## Start DATA EXTRACT
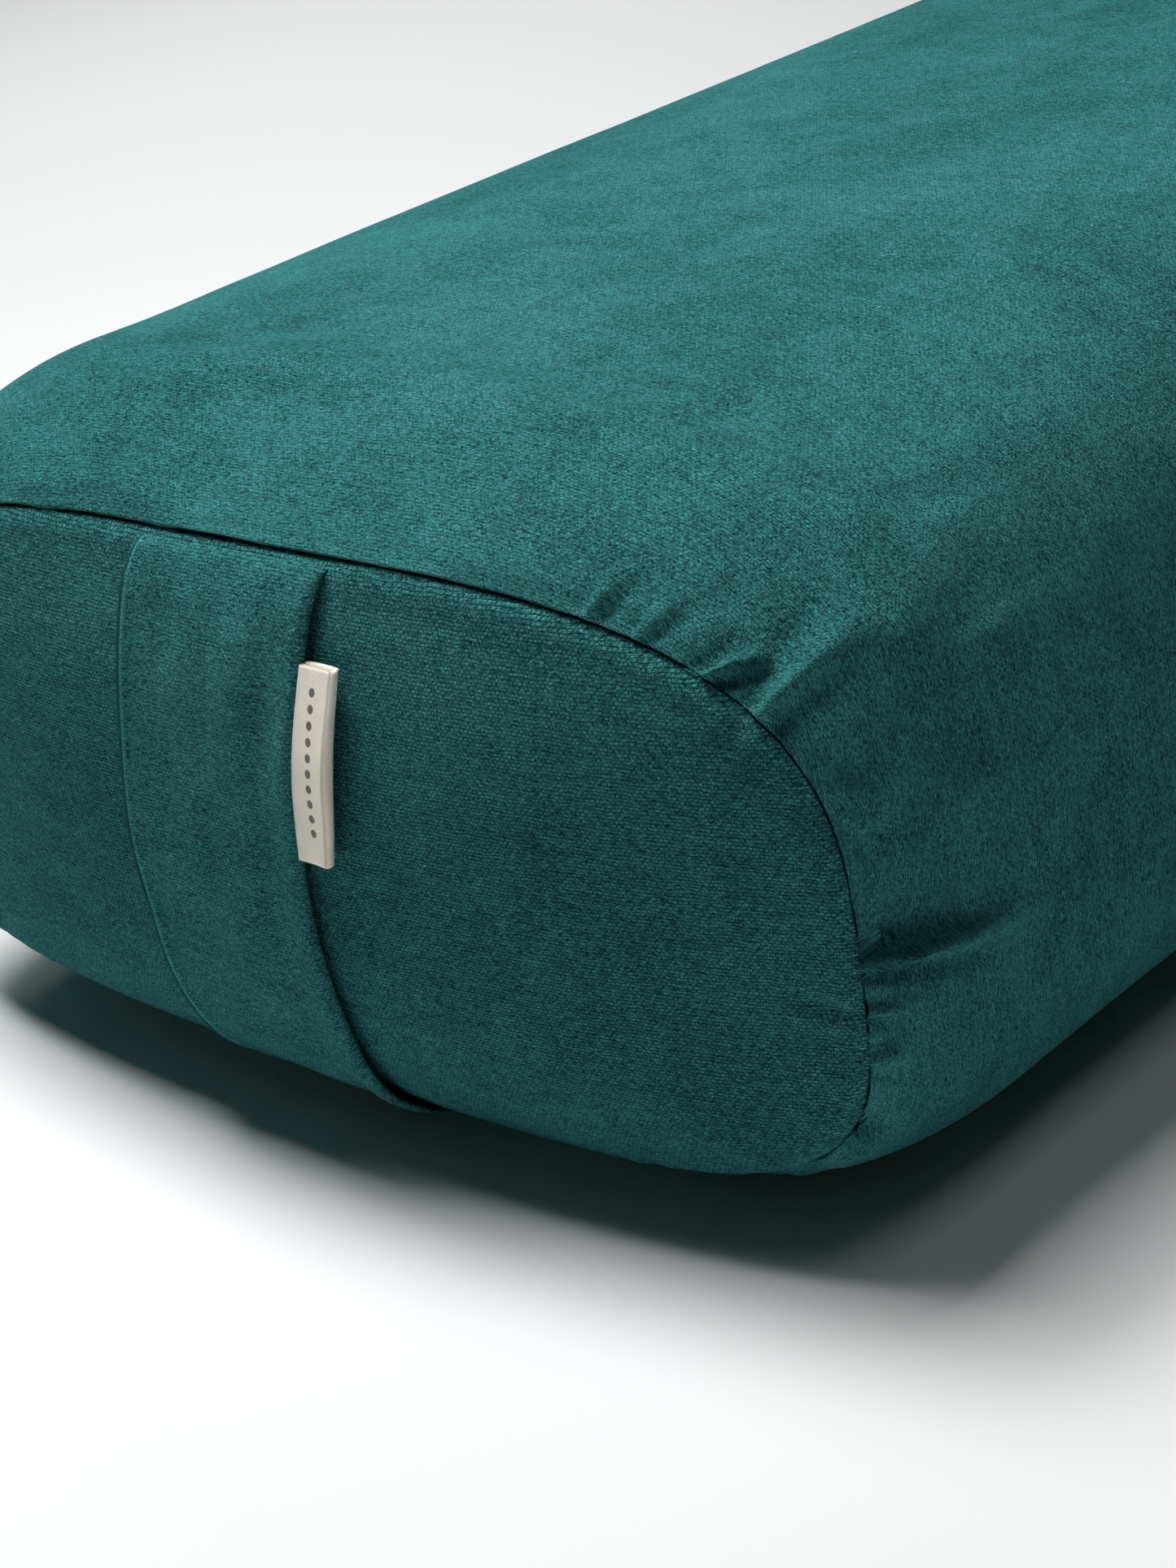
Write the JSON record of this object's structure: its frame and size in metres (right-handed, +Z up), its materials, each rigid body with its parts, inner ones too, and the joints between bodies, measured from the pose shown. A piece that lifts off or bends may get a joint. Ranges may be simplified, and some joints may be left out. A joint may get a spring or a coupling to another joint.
{
  "type": "rectangular yoga bolster",
  "caption": "Firm rectangular bolster cushion in a zipped teal cloth cover, with a flat strap handle sewn across each end and a small folded tag.",
  "frame": {"origin": "on the floor under the middle of the bolster", "axes": "+Y along the length with the tagged end at -Y, +Z up, +X across with the zip at -X"},
  "size_m": [0.2998, 0.66, 0.16],
  "materials": {
    "cover_cloth": "matte",
    "strap_cloth": "matte",
    "interlining": "matte",
    "tag_leather": "satin",
    "zip_tape": "matte",
    "zip_coil": "satin",
    "zip_metal": "satin",
    "calico": "matte",
    "batting": "matte",
    "care_label": "satin"
  },
  "bodies": {
    "bolster": {"cover_wrap": "cover_cloth", "cover_end_front": "cover_cloth", "cover_end_rear": "cover_cloth", "liner_wrap": "calico", "liner_end_front": "calico", "liner_end_rear": "calico", "batting_sleeve": "batting", "batting_end_front": "batting", "batting_end_rear": "batting", "core_lower": "batting", "core_middle": "batting", "core_upper": "batting", "care_label": "care_label", "zip_tape_upper": "zip_tape", "zip_tape_lower": "zip_tape", "zip_chain_upper": "zip_coil", "zip_chain_lower": "zip_coil", "zip_stop_top_upper": "zip_metal", "zip_stop_top_lower": "zip_metal", "zip_stop_bottom": "zip_metal"},
    "handle_front": {"handle_front_cloth": "strap_cloth", "handle_front_lining": "interlining"},
    "handle_rear": {"handle_rear_cloth": "strap_cloth", "handle_rear_lining": "interlining"},
    "label": {"label_tag": "tag_leather"},
    "zip_slider": {"zip_slider_body": "zip_metal", "zip_slider_crown": "zip_metal"},
    "zip_pull": {"zip_pull": "zip_metal"}
  },
  "joints": [
    {"name": "handle_front_lift", "type": "slide", "parent": "bolster", "child": "handle_front", "axis": [0, -1, 0], "range_m": [0, 0.025], "stiffness_N_per_m": 120},
    {"name": "handle_rear_lift", "type": "slide", "parent": "bolster", "child": "handle_rear", "axis": [0, 1, 0], "range_m": [0, 0.025], "stiffness_N_per_m": 120},
    {"name": "label_flip", "type": "hinge", "parent": "handle_front", "child": "label", "pos_m": [0.0272, -0.328, 0.075], "axis": [0, 0.1016, 0.9948], "range_deg": [-100, 0], "stiffness_Nm_per_rad": 0.001},
    {"name": "zip_slide", "type": "slide", "parent": "bolster", "child": "zip_slider", "axis": [0, -1, 0], "range_m": [0, 0.472]},
    {"name": "zip_pull_flip", "type": "hinge", "parent": "zip_slider", "child": "zip_pull", "pos_m": [-0.1485, 0.236, 0.03588], "axis": [-0.2374, 0, 0.9714], "range_deg": [-170, 0]}
  ]
}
## End DATA EXTRACT
EXERCISE ->
Please repeat the listing exactly, with nothing left out.

RESULT OF THIS EXERCISE ->
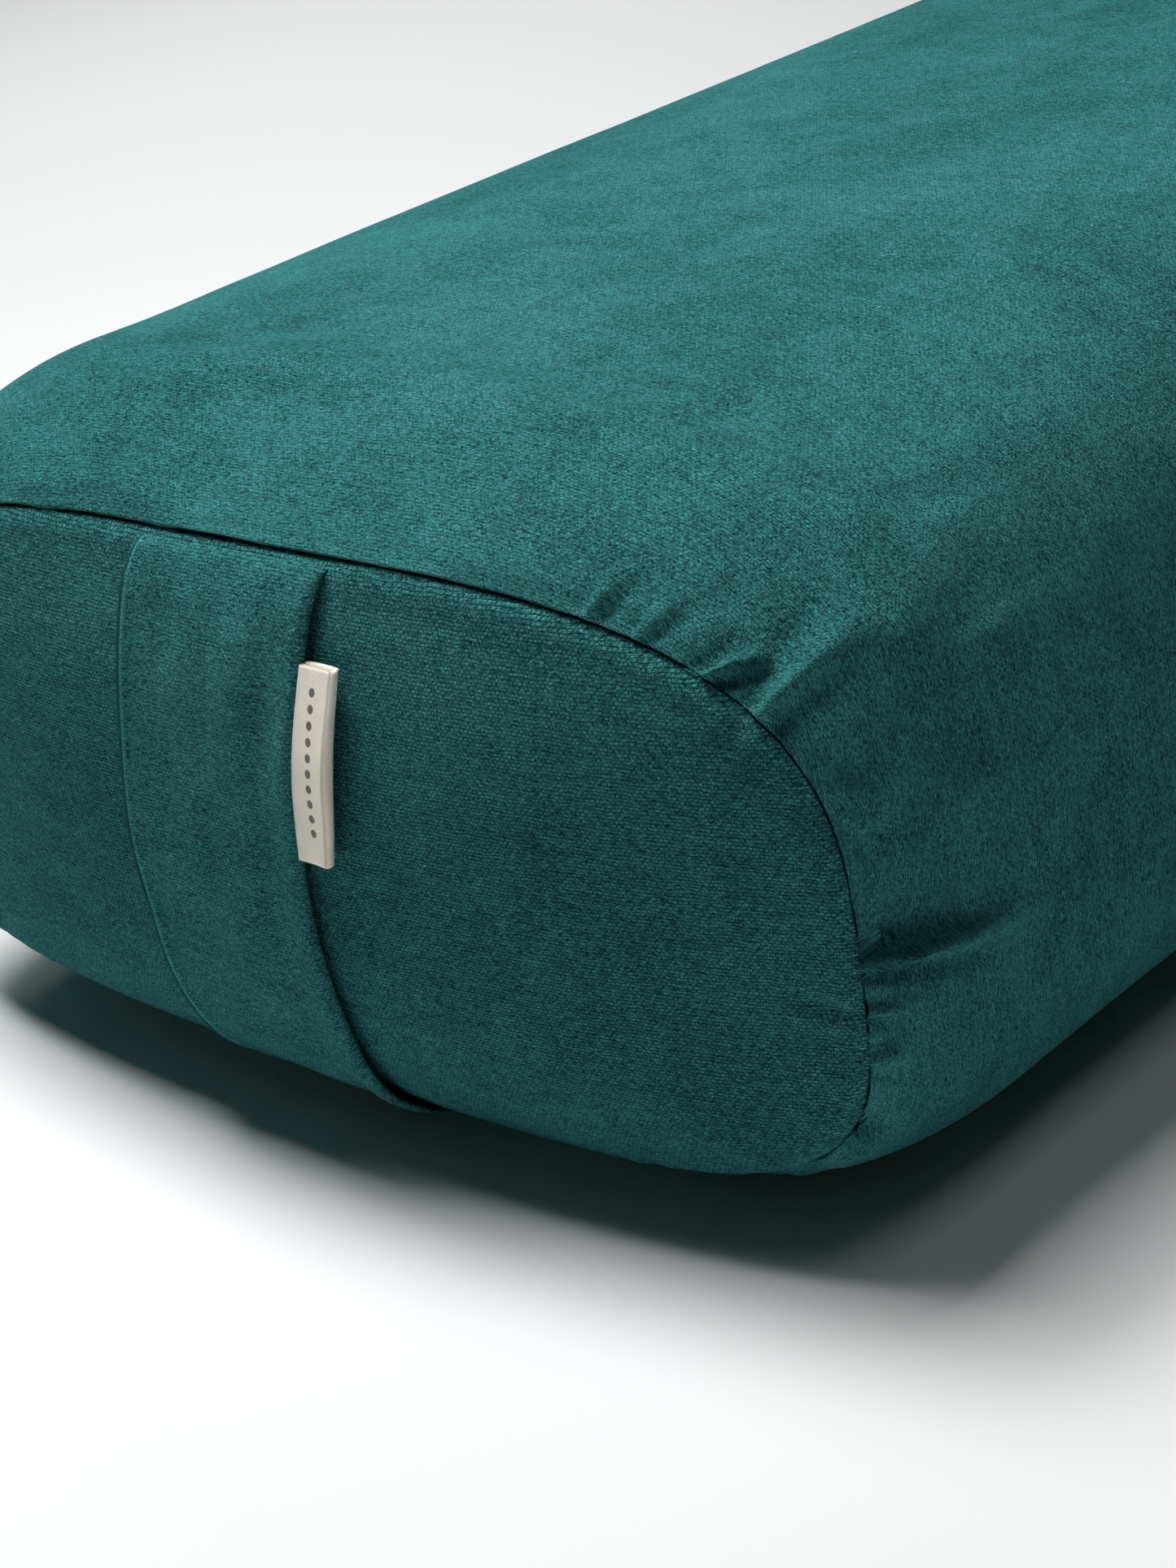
Write the JSON record of this object's structure: its frame and size in metres (right-handed, +Z up), its materials, each rigid body with its parts, inner ones too, and the joints between bodies, measured from the pose shown. A piece that lifts off or bends may get a joint. Ranges may be simplified, and some joints may be left out. A joint may get a spring or a coupling to another joint.
{
  "type": "rectangular yoga bolster",
  "caption": "Firm rectangular bolster cushion in a zipped teal cloth cover, with a flat strap handle sewn across each end and a small folded tag.",
  "frame": {"origin": "on the floor under the middle of the bolster", "axes": "+Y along the length with the tagged end at -Y, +Z up, +X across with the zip at -X"},
  "size_m": [0.2998, 0.66, 0.16],
  "materials": {
    "cover_cloth": "matte",
    "strap_cloth": "matte",
    "interlining": "matte",
    "tag_leather": "satin",
    "zip_tape": "matte",
    "zip_coil": "satin",
    "zip_metal": "satin",
    "calico": "matte",
    "batting": "matte",
    "care_label": "satin"
  },
  "bodies": {
    "bolster": {"cover_wrap": "cover_cloth", "cover_end_front": "cover_cloth", "cover_end_rear": "cover_cloth", "liner_wrap": "calico", "liner_end_front": "calico", "liner_end_rear": "calico", "batting_sleeve": "batting", "batting_end_front": "batting", "batting_end_rear": "batting", "core_lower": "batting", "core_middle": "batting", "core_upper": "batting", "care_label": "care_label", "zip_tape_upper": "zip_tape", "zip_tape_lower": "zip_tape", "zip_chain_upper": "zip_coil", "zip_chain_lower": "zip_coil", "zip_stop_top_upper": "zip_metal", "zip_stop_top_lower": "zip_metal", "zip_stop_bottom": "zip_metal"},
    "handle_front": {"handle_front_cloth": "strap_cloth", "handle_front_lining": "interlining"},
    "handle_rear": {"handle_rear_cloth": "strap_cloth", "handle_rear_lining": "interlining"},
    "label": {"label_tag": "tag_leather"},
    "zip_slider": {"zip_slider_body": "zip_metal", "zip_slider_crown": "zip_metal"},
    "zip_pull": {"zip_pull": "zip_metal"}
  },
  "joints": [
    {"name": "handle_front_lift", "type": "slide", "parent": "bolster", "child": "handle_front", "axis": [0, -1, 0], "range_m": [0, 0.025], "stiffness_N_per_m": 120},
    {"name": "handle_rear_lift", "type": "slide", "parent": "bolster", "child": "handle_rear", "axis": [0, 1, 0], "range_m": [0, 0.025], "stiffness_N_per_m": 120},
    {"name": "label_flip", "type": "hinge", "parent": "handle_front", "child": "label", "pos_m": [0.0272, -0.328, 0.075], "axis": [0, 0.1016, 0.9948], "range_deg": [-100, 0], "stiffness_Nm_per_rad": 0.001},
    {"name": "zip_slide", "type": "slide", "parent": "bolster", "child": "zip_slider", "axis": [0, -1, 0], "range_m": [0, 0.472]},
    {"name": "zip_pull_flip", "type": "hinge", "parent": "zip_slider", "child": "zip_pull", "pos_m": [-0.1485, 0.236, 0.03588], "axis": [-0.2374, 0, 0.9714], "range_deg": [-170, 0]}
  ]
}